## Instructions for the task
Repeat exactly the lines between and including those that contain "seat_padding();" and "cad_parts[member].parent = rigid_bodies[body]". Output no other line.

## Provided records
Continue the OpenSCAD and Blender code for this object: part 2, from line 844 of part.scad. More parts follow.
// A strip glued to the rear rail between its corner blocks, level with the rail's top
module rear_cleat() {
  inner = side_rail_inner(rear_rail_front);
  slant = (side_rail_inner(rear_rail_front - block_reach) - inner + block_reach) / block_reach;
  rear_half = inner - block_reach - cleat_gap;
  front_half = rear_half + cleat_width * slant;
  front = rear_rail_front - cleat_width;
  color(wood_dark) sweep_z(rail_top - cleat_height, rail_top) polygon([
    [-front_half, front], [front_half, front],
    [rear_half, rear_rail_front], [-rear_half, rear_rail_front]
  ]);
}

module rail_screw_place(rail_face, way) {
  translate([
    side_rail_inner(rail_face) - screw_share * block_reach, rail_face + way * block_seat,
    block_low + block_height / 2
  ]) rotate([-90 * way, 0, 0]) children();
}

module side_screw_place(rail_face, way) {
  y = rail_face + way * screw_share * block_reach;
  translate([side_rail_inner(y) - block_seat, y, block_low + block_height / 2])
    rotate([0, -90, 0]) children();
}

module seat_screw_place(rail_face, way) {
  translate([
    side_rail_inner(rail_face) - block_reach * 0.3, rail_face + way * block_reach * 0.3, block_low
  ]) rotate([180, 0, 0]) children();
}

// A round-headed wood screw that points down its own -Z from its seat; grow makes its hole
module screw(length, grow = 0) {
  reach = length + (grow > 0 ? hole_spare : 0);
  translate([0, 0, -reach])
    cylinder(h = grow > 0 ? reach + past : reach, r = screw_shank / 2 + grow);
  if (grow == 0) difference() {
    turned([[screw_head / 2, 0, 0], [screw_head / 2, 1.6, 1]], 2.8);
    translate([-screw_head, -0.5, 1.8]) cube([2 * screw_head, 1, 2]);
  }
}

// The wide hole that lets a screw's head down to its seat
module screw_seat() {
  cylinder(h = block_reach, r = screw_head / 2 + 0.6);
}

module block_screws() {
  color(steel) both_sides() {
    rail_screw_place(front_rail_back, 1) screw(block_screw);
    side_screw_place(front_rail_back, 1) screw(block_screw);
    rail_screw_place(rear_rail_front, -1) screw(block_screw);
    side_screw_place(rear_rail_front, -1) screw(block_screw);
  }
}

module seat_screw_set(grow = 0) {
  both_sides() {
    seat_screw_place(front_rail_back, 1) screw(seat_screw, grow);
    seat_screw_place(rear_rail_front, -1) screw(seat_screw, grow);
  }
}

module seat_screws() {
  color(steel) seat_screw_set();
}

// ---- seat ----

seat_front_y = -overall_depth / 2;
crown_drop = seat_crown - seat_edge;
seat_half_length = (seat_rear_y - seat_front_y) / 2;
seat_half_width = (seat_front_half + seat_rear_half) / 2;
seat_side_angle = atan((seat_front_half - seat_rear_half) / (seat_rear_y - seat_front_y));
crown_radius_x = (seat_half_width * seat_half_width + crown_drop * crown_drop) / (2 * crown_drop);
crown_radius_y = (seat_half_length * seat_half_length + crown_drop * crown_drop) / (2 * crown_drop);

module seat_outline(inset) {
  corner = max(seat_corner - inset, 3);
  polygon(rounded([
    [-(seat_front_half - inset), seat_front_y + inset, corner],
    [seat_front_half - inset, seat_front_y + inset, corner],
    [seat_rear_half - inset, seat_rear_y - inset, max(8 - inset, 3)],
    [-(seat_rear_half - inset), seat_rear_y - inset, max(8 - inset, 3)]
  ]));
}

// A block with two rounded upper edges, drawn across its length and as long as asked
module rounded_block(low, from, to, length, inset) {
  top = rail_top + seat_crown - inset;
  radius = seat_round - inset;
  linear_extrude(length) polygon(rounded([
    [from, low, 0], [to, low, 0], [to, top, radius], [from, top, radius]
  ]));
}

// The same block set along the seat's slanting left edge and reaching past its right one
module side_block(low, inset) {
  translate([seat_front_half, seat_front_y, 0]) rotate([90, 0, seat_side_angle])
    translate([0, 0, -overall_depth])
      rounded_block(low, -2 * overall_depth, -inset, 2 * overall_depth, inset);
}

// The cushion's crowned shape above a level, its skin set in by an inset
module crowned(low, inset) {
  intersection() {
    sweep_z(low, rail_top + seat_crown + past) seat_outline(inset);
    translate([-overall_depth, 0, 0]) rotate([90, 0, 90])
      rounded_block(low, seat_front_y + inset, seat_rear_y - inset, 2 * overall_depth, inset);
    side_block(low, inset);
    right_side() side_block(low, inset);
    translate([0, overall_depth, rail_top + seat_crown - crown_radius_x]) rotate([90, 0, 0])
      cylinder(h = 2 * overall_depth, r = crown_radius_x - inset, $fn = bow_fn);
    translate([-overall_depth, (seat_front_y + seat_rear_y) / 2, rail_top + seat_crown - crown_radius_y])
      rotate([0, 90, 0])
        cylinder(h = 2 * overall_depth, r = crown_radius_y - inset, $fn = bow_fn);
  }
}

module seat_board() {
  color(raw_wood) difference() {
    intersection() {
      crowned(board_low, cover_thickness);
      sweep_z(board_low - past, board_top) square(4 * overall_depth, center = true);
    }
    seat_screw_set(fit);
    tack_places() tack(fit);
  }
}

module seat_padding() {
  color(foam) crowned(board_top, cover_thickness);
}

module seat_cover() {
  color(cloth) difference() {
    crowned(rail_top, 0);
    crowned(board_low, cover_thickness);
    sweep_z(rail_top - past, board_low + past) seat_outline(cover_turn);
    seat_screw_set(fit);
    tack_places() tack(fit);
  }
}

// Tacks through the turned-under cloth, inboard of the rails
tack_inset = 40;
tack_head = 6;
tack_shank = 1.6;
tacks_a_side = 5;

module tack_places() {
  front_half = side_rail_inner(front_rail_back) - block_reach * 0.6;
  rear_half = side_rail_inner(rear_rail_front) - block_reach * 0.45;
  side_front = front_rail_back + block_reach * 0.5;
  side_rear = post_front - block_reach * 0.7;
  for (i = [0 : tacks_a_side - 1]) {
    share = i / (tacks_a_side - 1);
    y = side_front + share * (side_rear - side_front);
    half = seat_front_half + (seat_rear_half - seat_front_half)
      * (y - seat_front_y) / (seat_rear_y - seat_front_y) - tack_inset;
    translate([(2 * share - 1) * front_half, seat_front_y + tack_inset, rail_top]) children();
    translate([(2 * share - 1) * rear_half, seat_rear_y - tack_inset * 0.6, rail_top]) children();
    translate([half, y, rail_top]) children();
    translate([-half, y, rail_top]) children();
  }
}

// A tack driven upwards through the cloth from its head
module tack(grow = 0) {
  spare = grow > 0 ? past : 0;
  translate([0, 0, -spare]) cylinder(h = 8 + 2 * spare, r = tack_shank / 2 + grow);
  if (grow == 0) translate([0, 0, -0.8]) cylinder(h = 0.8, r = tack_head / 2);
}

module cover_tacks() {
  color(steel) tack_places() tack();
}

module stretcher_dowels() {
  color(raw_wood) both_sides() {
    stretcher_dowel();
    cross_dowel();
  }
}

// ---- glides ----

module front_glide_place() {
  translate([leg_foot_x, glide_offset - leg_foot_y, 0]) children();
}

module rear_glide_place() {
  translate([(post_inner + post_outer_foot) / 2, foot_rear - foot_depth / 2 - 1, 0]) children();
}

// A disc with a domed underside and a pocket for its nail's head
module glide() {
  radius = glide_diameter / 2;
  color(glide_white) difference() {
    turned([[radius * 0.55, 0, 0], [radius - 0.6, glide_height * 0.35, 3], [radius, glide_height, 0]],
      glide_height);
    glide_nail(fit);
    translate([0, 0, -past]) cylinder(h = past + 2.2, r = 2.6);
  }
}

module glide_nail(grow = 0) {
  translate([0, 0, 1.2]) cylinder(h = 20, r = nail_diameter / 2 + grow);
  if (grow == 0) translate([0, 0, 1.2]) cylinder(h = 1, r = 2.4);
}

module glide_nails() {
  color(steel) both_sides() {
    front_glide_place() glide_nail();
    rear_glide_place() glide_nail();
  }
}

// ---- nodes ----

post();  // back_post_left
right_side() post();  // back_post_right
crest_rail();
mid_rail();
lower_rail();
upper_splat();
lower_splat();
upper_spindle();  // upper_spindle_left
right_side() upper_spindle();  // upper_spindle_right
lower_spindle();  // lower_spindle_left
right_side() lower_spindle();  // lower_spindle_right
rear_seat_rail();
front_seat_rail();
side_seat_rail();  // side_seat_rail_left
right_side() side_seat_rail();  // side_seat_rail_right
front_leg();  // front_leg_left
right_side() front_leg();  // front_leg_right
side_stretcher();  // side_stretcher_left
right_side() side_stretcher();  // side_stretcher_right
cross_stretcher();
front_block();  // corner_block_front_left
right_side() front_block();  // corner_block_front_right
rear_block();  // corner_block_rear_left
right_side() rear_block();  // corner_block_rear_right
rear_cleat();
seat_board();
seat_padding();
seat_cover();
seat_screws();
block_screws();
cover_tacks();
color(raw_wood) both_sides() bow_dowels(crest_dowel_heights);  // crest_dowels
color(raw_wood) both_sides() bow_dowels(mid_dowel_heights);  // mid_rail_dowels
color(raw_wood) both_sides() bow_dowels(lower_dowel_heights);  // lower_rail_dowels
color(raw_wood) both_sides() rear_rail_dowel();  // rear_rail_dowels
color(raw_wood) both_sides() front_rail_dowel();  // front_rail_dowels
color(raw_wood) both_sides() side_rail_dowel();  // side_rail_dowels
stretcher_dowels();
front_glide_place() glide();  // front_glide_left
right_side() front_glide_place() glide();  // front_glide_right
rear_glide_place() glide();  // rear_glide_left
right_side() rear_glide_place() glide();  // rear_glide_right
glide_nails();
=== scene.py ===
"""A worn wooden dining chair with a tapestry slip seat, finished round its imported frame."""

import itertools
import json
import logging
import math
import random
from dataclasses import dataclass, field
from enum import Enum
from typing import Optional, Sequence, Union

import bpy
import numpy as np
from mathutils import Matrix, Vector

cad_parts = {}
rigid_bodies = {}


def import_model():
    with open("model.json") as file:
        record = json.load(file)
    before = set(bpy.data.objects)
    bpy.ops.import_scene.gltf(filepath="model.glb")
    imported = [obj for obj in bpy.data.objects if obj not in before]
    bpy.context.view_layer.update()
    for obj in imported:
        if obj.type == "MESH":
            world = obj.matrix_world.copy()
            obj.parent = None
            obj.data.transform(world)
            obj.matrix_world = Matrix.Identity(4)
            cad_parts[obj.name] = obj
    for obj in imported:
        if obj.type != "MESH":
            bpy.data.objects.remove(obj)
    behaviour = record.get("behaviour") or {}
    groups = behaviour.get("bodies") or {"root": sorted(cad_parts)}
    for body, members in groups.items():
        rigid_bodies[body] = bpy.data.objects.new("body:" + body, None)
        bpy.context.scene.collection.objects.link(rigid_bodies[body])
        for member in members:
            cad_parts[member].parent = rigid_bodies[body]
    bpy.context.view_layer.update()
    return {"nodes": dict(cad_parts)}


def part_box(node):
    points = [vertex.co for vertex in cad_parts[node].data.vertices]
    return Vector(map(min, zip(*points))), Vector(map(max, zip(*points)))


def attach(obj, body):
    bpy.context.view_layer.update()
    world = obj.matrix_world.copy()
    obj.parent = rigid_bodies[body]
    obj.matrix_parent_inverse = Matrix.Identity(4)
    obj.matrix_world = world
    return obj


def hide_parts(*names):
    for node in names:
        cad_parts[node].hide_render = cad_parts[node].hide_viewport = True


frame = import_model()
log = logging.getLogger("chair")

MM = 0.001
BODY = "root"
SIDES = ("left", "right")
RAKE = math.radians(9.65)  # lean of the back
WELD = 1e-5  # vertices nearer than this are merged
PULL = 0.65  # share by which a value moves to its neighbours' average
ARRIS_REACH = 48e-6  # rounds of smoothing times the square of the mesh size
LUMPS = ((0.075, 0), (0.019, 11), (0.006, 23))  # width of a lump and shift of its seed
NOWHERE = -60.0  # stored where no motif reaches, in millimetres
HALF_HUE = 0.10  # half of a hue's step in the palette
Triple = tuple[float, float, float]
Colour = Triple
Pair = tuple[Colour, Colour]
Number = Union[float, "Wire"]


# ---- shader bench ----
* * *
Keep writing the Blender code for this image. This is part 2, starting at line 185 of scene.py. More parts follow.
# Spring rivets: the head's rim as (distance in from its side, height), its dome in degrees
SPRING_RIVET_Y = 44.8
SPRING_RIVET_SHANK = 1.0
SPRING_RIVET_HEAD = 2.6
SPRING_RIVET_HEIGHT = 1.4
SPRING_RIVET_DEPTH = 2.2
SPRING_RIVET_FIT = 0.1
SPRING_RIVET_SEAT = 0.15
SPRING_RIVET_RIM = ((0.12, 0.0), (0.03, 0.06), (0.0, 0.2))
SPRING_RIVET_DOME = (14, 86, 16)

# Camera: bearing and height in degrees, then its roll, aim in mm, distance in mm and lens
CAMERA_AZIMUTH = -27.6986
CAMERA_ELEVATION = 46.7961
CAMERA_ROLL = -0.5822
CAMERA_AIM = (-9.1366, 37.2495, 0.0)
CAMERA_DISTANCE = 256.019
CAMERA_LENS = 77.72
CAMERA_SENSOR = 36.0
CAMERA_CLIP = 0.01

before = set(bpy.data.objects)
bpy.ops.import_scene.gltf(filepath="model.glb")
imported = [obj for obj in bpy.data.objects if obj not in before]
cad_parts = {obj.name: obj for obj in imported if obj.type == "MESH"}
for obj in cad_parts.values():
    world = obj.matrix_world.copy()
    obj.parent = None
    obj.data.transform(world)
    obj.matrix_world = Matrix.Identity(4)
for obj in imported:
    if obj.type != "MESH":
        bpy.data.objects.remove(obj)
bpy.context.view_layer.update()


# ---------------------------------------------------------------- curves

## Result
seat_padding();
seat_cover();
seat_screws();
block_screws();
cover_tacks();
color(raw_wood) both_sides() bow_dowels(crest_dowel_heights);  // crest_dowels
color(raw_wood) both_sides() bow_dowels(mid_dowel_heights);  // mid_rail_dowels
color(raw_wood) both_sides() bow_dowels(lower_dowel_heights);  // lower_rail_dowels
color(raw_wood) both_sides() rear_rail_dowel();  // rear_rail_dowels
color(raw_wood) both_sides() front_rail_dowel();  // front_rail_dowels
color(raw_wood) both_sides() side_rail_dowel();  // side_rail_dowels
stretcher_dowels();
front_glide_place() glide();  // front_glide_left
right_side() front_glide_place() glide();  // front_glide_right
rear_glide_place() glide();  // rear_glide_left
right_side() rear_glide_place() glide();  // rear_glide_right
glide_nails();
=== scene.py ===
"""A worn wooden dining chair with a tapestry slip seat, finished round its imported frame."""

import itertools
import json
import logging
import math
import random
from dataclasses import dataclass, field
from enum import Enum
from typing import Optional, Sequence, Union

import bpy
import numpy as np
from mathutils import Matrix, Vector

cad_parts = {}
rigid_bodies = {}


def import_model():
    with open("model.json") as file:
        record = json.load(file)
    before = set(bpy.data.objects)
    bpy.ops.import_scene.gltf(filepath="model.glb")
    imported = [obj for obj in bpy.data.objects if obj not in before]
    bpy.context.view_layer.update()
    for obj in imported:
        if obj.type == "MESH":
            world = obj.matrix_world.copy()
            obj.parent = None
            obj.data.transform(world)
            obj.matrix_world = Matrix.Identity(4)
            cad_parts[obj.name] = obj
    for obj in imported:
        if obj.type != "MESH":
            bpy.data.objects.remove(obj)
    behaviour = record.get("behaviour") or {}
    groups = behaviour.get("bodies") or {"root": sorted(cad_parts)}
    for body, members in groups.items():
        rigid_bodies[body] = bpy.data.objects.new("body:" + body, None)
        bpy.context.scene.collection.objects.link(rigid_bodies[body])
        for member in members:
            cad_parts[member].parent = rigid_bodies[body]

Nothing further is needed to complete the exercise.